This week I have had colleagues from the Catholic Education office in Parramatta NSW visit Elsternwick Primary to look at the use of flexible learning spaces, how technology is embedded into facilities and the curriculum, as well as a model of Inquiry learning. It was a privilege to be asked to share our journey so far as we talked through the various opportunities and challenges involved in utilising flexible [note flexible does not always mean open] learning spaces. We talked about one of challenges for teachers is opening or de-privatising their instruction practice within these spaces to their colleagues.
One of the challenges we can face is from senior teachers who remember the open learning spaces of the 1970’s where teachers often created make shift walls to fill open spaces. There was often little or no pedagogical thinking, data informed research or professional learning to support teachers working in these spaces in the 1970’s. I know I taught in these spaces in the late 70’s and early 80’s.

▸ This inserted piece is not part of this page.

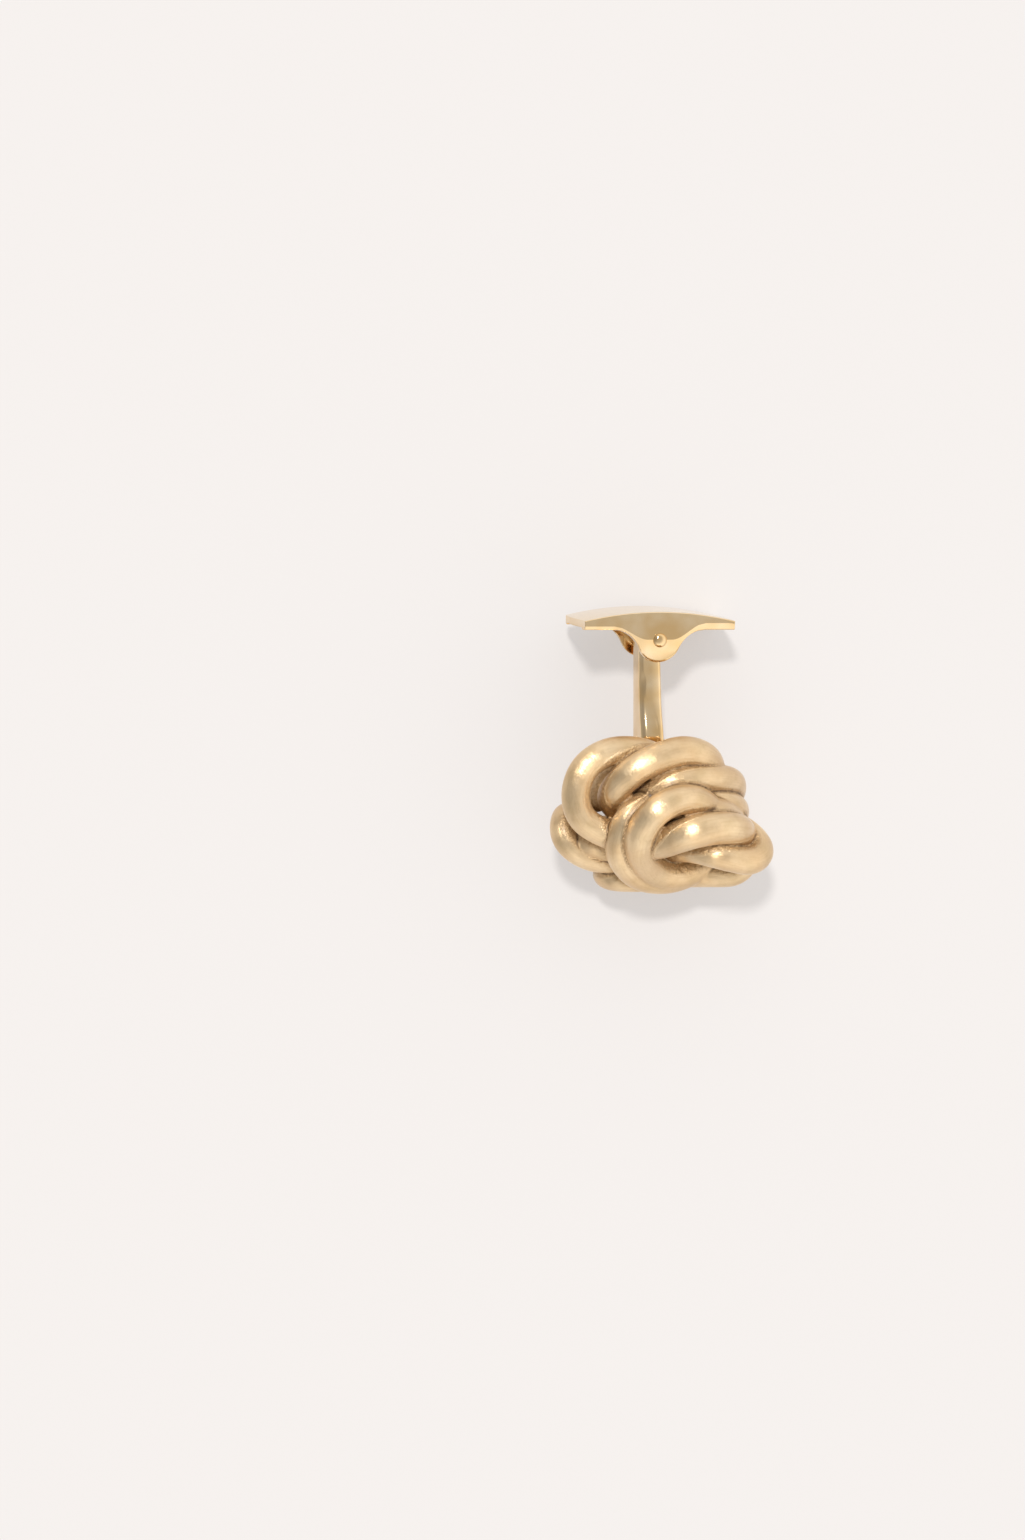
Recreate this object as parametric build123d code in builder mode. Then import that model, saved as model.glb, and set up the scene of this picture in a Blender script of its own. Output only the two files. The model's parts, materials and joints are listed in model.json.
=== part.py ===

This has changed in the 21st century with lots of research to suggest that when we improve teachers instructional capacity we improve student learning. Note I am connecting flexible spaces with opportunities to deprivatize our work so that we challenge our anchors of the past and search for new instructional ways to engage and enrich learning. When we explicitly teach students collaborative learning and interpersonal skills within an inquiry framework we get improved learning outcomes as the understandings students develop are far deeper and more connected to real life situations
We now understand that students need explicit teaching of skills and concepts but a deeper framework that enables then to construct understandings and action their learning.
I hope to remain in touch as their journey in Parramatta continues.